Bu ilişkiyi bir geç ergenlik belirtisi olarak okumak da hatalı. Çünkü bu da değil. Başka bir şey bu.  Duygusal destek ihtiyaçlarını karşılamak için işitme engellilerin bulduğu bir çözüm.  Ve aile üyeleri olarak bunu bu şekilde kabullenmediğiniz zaman, kendi dinamikleri içinde son derece sağlıklı ve işlevsel bir kişisel ilişkiyi bir psikolojik bozukluk belirtisi olarak okuma hatasına düşüyorsunuz.  Bozukluk olarak gördüğünüz şeyi düzeltmeye çalışırken de karşısınızdaki insanın psikolojisini daha çok bozuyorsunuz.

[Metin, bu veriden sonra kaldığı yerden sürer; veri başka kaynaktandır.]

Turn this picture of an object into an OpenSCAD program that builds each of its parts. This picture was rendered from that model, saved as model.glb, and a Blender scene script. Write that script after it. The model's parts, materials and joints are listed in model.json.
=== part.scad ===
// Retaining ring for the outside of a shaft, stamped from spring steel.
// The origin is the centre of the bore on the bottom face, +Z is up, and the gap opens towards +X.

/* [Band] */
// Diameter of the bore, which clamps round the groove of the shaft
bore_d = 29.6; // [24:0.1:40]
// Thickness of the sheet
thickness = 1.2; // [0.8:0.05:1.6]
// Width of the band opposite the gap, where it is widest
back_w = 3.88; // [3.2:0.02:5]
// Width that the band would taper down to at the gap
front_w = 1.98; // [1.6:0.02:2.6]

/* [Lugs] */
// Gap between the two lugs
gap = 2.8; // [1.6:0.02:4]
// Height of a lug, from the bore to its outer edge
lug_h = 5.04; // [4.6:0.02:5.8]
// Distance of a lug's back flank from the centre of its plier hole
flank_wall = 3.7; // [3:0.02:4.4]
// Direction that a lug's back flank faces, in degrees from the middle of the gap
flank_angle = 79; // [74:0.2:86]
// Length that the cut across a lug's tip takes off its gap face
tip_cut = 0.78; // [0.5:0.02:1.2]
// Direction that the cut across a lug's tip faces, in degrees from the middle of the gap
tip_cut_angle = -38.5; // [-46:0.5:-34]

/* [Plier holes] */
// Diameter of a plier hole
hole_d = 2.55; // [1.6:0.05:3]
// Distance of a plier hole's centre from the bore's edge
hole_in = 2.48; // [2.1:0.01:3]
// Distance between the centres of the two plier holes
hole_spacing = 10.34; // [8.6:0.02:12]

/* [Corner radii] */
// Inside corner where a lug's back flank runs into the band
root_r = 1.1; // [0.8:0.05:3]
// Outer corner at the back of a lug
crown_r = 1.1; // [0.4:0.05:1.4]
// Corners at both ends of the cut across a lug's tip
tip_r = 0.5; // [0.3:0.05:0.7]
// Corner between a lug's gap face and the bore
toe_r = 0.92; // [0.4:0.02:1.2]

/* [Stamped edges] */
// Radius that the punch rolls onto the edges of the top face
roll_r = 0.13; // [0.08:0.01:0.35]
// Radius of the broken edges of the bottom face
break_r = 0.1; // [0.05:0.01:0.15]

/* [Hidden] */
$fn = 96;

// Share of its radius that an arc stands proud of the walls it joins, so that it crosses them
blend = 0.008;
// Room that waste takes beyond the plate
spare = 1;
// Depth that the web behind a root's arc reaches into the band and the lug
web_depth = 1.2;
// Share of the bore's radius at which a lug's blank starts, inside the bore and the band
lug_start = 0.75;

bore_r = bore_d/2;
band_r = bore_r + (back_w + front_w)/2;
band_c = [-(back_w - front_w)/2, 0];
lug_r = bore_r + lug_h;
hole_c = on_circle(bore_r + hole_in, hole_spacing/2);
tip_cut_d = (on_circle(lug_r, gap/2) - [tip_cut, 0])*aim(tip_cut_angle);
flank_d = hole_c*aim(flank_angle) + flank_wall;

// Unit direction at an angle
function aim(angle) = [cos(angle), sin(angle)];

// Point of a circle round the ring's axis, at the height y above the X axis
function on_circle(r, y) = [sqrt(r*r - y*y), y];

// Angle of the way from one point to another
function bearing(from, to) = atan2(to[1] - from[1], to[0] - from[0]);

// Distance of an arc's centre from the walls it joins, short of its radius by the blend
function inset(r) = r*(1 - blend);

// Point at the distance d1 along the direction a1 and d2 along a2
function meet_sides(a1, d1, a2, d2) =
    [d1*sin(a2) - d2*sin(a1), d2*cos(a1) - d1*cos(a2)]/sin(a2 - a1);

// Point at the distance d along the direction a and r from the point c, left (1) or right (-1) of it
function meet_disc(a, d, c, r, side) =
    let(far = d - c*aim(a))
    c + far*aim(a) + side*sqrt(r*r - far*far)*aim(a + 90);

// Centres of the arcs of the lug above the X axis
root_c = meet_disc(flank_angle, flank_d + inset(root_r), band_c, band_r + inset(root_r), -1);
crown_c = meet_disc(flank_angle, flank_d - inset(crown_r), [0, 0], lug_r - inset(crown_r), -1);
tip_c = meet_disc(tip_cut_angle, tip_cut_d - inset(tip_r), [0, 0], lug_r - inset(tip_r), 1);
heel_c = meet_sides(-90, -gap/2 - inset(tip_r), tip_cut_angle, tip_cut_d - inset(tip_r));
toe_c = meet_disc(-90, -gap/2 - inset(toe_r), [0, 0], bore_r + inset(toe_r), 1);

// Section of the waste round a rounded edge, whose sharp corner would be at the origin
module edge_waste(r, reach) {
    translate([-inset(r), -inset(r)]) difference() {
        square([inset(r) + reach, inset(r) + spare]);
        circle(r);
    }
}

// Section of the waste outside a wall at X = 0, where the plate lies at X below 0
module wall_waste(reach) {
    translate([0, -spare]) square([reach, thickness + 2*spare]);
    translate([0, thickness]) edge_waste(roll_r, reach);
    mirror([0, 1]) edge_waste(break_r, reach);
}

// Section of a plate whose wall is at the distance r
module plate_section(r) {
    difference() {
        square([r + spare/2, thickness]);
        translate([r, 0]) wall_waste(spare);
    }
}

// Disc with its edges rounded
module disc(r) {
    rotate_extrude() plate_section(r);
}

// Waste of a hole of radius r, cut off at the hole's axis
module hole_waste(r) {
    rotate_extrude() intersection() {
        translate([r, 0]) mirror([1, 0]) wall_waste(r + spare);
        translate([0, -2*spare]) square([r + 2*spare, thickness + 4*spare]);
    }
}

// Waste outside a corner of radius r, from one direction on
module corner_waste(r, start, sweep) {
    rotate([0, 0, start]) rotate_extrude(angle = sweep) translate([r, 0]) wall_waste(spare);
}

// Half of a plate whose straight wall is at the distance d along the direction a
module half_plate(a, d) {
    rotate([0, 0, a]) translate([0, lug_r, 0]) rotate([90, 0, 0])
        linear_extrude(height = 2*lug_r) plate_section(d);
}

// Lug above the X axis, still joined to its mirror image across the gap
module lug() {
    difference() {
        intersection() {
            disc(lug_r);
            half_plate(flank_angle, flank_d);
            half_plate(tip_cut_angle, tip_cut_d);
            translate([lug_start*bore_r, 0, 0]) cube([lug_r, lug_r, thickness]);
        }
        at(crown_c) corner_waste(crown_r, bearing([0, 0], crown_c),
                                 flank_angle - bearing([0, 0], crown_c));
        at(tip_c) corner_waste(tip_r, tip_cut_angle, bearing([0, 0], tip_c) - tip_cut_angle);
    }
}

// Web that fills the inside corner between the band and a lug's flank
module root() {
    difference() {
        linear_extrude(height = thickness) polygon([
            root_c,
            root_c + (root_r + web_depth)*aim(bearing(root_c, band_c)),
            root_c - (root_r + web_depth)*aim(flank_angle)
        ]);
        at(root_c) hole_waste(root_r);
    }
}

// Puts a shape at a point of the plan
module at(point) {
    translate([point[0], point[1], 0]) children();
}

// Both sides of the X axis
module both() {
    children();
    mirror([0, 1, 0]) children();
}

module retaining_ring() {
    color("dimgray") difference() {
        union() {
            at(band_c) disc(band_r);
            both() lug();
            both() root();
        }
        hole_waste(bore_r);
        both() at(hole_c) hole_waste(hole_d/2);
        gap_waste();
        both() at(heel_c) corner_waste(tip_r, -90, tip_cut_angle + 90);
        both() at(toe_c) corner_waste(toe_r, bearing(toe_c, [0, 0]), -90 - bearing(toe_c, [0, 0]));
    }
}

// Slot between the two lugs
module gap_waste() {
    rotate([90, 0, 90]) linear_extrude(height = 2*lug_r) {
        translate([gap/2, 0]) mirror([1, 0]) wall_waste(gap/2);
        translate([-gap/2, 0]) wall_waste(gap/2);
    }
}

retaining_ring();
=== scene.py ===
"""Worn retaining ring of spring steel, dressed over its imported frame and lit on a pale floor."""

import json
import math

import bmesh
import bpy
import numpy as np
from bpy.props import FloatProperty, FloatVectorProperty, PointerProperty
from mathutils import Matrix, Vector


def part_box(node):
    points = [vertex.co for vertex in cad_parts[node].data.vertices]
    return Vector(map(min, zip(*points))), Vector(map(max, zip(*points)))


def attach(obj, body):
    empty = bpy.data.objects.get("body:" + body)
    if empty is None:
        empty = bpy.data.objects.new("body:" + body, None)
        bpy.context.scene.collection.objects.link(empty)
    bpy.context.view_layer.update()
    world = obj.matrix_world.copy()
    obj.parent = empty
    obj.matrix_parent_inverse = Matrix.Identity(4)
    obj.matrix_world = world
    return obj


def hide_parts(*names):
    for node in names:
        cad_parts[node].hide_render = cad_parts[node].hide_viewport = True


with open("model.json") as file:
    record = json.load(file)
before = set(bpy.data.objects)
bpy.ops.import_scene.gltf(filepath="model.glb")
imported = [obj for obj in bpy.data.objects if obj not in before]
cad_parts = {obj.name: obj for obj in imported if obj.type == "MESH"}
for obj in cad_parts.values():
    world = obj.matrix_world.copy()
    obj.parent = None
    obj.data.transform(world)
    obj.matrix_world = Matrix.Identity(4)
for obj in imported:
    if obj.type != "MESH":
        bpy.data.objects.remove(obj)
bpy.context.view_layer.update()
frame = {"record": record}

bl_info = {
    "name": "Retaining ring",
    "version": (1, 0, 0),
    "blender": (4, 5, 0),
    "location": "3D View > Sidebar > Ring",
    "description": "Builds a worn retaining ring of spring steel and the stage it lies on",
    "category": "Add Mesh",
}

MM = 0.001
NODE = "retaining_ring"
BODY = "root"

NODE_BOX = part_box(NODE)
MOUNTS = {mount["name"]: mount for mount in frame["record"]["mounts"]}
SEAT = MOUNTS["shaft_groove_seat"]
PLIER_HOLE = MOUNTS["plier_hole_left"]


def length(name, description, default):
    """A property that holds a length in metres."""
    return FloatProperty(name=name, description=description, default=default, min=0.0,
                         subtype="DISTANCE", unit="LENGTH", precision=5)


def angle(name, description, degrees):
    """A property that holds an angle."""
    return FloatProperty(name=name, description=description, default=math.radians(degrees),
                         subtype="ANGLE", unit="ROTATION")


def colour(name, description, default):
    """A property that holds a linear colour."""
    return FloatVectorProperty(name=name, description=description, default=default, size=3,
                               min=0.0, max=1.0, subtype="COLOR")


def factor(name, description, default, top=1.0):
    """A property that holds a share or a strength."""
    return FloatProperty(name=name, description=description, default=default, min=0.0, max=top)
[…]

Evet sanırım grup dinamikleri aşağı yukarı böyle.


Toparlamak gerekirse:


Bir adım geriden büyük resme bakarsanız, aslında işitme engellilerin bizim hikayemizi, hepimizin hikayesini daha küçük ölçekte yaşadıklarını görürsünüz.  Dünyanın herhangi bir ülkesinde yaşayan her engelsiz birey de aynı şekilde kendisini, kendi dilini konuşan insanların arasında daha rahat hissediyor, sosyal ve duygusal bağlılıklarını, dostluklarını ve aşk ilişkilerini en rahat o kültürün üyeleri  ile kuruyor. 


İşitme engelliler de bizimle aynı şeyi istiyor.  Mutlu oldukları ve sevildikleri bir hayat yaşamak.